My Summer: Shira Lee Katz
This is the fifth in a series of articles exploring the summer work
of HGSE doctoral students.
Posted October 20, 2006
Doctoral student Shira Lee Katz focused much of her energy this summer on interviewing
25 composers for her qualifying paper.
She traveled to Chicago, Western Massachusetts, and New York speaking to, and
learning from, composers, two of whom have won Pulitzer Prizes for music.
"It's very exciting," Katz said. "I learned so much
about how these accomplished composers think and work. I feel very fortunate
to have gotten these interviews."
Katz, now entering her fourth year as a doctoral student at HGSE, is researching
how new music composers at various stages of human development discuss the way
they incorporate inspirational influences into their compositions.
"Shira's study is original and timely," said Hobbs Professor
Howard Gardner, Katz's dissertation adviser. "In the future, anything
that can be done by machine will be; and so an understanding of the processes
that stimulate creative thought is especially important. It is crucial that
we understand the full range of human competences and creations, including those
in the arts. In this regard, I note that more people have been celebrating the
250th anniversary of Mozart's birth than any other event from 1756."
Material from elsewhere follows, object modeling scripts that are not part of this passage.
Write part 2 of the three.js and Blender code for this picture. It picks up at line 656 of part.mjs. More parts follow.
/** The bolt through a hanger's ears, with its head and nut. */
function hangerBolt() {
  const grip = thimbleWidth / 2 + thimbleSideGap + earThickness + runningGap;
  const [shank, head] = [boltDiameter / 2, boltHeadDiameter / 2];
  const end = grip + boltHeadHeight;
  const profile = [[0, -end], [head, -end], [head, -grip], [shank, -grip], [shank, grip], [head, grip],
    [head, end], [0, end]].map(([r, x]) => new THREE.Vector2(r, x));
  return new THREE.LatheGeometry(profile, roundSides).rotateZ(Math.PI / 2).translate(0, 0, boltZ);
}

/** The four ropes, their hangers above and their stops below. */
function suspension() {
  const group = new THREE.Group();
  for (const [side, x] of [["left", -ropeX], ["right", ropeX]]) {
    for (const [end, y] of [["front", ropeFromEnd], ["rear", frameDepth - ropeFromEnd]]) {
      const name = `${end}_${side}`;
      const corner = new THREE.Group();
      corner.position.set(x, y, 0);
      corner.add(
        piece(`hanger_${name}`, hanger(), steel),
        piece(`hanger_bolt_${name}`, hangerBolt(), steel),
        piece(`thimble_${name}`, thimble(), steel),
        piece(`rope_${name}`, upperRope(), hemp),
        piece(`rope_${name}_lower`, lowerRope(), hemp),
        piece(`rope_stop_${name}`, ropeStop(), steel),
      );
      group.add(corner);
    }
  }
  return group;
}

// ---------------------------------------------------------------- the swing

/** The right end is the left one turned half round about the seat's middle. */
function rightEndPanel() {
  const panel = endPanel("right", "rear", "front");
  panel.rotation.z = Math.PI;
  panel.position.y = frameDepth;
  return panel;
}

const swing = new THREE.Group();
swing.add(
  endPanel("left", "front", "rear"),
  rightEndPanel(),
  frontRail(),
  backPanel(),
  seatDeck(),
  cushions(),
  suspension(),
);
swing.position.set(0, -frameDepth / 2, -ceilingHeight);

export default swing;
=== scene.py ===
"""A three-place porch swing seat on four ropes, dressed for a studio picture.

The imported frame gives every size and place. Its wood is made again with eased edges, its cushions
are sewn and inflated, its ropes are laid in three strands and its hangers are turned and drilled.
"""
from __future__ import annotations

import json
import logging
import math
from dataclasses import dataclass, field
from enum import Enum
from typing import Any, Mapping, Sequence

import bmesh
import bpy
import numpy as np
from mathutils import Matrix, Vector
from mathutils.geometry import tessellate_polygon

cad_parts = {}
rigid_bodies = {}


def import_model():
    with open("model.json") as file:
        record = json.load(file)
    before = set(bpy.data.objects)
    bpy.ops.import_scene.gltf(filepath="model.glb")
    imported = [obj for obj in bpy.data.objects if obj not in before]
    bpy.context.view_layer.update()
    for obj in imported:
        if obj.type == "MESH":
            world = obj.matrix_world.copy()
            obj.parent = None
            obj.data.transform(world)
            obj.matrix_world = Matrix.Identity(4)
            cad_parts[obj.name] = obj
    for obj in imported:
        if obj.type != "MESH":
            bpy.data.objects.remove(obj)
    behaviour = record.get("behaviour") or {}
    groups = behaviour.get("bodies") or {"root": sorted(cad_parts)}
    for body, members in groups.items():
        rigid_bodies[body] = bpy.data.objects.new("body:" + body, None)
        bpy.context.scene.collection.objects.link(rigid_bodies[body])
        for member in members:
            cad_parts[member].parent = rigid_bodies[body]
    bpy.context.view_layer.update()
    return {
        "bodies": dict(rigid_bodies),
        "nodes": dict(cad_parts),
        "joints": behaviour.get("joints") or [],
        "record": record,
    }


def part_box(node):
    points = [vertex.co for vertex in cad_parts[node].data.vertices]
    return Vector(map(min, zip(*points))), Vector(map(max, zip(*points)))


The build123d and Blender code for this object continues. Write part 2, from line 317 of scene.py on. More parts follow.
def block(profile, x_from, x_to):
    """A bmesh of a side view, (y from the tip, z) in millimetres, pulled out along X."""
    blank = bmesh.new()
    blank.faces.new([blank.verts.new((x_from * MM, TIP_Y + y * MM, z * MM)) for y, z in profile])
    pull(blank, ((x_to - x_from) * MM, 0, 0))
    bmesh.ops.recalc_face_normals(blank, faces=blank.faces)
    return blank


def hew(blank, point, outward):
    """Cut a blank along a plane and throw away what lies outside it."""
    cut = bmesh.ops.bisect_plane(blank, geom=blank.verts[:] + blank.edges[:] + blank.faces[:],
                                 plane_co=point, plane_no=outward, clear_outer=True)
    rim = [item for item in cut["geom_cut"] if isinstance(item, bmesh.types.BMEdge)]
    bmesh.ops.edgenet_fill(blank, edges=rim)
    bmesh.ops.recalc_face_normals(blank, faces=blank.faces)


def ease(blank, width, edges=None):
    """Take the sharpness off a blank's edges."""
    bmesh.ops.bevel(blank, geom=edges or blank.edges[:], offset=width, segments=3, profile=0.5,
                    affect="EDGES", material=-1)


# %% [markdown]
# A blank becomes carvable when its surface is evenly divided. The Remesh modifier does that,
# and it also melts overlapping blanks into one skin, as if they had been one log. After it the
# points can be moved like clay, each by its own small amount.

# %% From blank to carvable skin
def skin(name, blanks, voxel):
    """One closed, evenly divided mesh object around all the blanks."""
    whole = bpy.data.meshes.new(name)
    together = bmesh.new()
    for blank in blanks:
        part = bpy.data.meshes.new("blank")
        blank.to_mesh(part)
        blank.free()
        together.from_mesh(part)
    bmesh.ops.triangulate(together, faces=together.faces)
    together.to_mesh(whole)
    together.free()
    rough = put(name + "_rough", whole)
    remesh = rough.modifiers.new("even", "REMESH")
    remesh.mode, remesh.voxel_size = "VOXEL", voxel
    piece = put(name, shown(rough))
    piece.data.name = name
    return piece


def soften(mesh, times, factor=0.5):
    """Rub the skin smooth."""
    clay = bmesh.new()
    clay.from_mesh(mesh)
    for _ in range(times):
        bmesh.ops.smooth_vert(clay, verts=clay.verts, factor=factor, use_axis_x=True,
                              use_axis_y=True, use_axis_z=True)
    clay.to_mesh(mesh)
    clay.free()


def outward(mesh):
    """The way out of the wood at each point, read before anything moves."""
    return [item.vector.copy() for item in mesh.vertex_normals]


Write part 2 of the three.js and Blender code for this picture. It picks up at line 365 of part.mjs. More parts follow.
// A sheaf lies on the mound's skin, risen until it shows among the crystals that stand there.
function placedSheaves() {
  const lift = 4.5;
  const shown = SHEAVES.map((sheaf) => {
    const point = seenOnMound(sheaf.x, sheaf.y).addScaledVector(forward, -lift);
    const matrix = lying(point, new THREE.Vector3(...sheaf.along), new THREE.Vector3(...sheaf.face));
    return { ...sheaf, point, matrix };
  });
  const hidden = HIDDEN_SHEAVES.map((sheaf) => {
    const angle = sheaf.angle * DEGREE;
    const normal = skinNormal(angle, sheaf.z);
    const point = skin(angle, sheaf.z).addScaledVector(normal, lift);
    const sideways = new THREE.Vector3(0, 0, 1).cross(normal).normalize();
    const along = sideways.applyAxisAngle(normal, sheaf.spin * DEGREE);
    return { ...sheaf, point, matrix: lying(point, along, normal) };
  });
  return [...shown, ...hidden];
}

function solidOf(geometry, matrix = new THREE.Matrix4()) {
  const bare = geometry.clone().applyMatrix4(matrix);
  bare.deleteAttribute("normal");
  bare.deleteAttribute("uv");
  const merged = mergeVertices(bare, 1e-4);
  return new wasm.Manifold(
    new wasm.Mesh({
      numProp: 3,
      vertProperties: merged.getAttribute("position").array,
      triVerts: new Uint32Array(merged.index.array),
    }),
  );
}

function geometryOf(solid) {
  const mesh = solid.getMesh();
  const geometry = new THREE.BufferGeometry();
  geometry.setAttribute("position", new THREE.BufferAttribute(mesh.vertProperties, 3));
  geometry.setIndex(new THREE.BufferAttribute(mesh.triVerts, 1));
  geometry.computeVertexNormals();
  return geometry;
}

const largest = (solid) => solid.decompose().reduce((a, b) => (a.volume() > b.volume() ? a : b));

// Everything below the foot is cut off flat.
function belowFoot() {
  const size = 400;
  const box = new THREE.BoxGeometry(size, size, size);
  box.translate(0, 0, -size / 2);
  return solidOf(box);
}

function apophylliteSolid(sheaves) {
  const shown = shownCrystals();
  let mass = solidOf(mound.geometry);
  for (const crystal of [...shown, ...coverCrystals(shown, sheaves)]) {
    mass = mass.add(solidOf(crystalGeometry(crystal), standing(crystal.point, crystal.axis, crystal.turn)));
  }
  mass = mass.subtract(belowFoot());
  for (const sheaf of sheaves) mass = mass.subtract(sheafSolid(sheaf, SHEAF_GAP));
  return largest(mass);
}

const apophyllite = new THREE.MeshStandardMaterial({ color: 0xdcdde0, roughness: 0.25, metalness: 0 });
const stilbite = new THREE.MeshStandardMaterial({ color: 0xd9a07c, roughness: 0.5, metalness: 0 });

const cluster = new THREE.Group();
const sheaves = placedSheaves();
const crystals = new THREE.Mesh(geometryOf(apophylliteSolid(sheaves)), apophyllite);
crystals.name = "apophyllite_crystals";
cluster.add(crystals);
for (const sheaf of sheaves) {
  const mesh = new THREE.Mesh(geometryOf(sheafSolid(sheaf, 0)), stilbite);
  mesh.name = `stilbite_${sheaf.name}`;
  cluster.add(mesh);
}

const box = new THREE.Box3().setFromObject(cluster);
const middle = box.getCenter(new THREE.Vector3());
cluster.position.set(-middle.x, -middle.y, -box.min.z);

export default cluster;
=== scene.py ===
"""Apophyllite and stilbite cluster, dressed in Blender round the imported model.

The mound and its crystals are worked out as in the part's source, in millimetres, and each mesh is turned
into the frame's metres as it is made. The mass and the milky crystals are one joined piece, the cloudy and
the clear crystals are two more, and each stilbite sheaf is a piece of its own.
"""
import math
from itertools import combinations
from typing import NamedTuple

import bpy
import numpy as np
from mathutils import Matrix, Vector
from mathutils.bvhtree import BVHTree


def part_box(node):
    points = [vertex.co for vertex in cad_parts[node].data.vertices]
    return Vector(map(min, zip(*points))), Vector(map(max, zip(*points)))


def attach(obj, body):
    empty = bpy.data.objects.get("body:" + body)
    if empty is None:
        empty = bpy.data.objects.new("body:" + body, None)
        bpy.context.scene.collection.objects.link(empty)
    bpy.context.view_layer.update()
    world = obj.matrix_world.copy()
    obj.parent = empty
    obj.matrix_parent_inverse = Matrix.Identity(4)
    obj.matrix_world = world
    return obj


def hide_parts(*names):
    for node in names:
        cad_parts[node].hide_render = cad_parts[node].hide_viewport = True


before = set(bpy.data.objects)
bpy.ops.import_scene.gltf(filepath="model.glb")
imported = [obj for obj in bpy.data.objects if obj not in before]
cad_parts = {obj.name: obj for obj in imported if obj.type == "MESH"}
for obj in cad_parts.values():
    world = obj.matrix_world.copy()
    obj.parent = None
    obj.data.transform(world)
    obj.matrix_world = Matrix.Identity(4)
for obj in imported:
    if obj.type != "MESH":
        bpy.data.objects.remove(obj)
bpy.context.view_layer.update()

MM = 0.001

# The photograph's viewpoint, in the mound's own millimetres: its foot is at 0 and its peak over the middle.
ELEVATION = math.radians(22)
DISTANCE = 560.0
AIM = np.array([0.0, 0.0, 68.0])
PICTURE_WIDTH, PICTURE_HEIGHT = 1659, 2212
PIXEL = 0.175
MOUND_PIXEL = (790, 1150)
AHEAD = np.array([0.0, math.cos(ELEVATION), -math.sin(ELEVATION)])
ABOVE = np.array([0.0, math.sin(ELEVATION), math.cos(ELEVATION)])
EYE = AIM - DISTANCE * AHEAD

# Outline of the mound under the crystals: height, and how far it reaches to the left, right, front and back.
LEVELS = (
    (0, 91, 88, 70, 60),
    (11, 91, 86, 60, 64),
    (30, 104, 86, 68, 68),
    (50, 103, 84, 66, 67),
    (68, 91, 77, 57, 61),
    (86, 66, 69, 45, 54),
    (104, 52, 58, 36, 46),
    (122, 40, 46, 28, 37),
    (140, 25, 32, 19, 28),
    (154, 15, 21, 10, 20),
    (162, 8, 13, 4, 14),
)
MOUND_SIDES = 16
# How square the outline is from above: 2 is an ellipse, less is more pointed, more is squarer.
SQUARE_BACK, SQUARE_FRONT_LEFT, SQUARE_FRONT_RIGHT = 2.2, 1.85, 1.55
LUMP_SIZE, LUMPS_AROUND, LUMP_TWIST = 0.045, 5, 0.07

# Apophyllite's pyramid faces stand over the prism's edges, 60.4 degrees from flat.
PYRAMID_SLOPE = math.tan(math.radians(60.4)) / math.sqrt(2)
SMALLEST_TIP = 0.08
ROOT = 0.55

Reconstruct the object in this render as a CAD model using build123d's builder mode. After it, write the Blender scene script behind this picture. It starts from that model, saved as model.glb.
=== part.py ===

Katz explains that many of the composers she has interviewed are eager to learn
more about the creative process of other composers. "Composers are used
to hearing analyses and critiques of their products--their scores--but
few have been exposed to information about the creative process," she
said. "And a lot of composers are interested in hearing about [the process]
and ways that this can translate into teaching for their own students since
many are professors as well."
In order to understand how the creative process works for composer, Shatz asks
them how various factors (e.g., environmental stimuli, theories, sounds, personal
experiences, spirituality) have influenced their work. While she's still
in the beginning stages of analyzing her data, Katz thinks it possible that
there is a group of composers that may draw information from non-musical content
domains and apply their highly evolved knowledge of these domains to their compositions.
For example, one composer that she interviewed was fascinated with and intimately
familiar with theoretical physics. He used his knowledge from this domain when
he developed the seminal idea for one of his pieces.
"My hunch is that some composers are amazingly good at applying information
and ideas about non-music domains to the music domain," Katz said.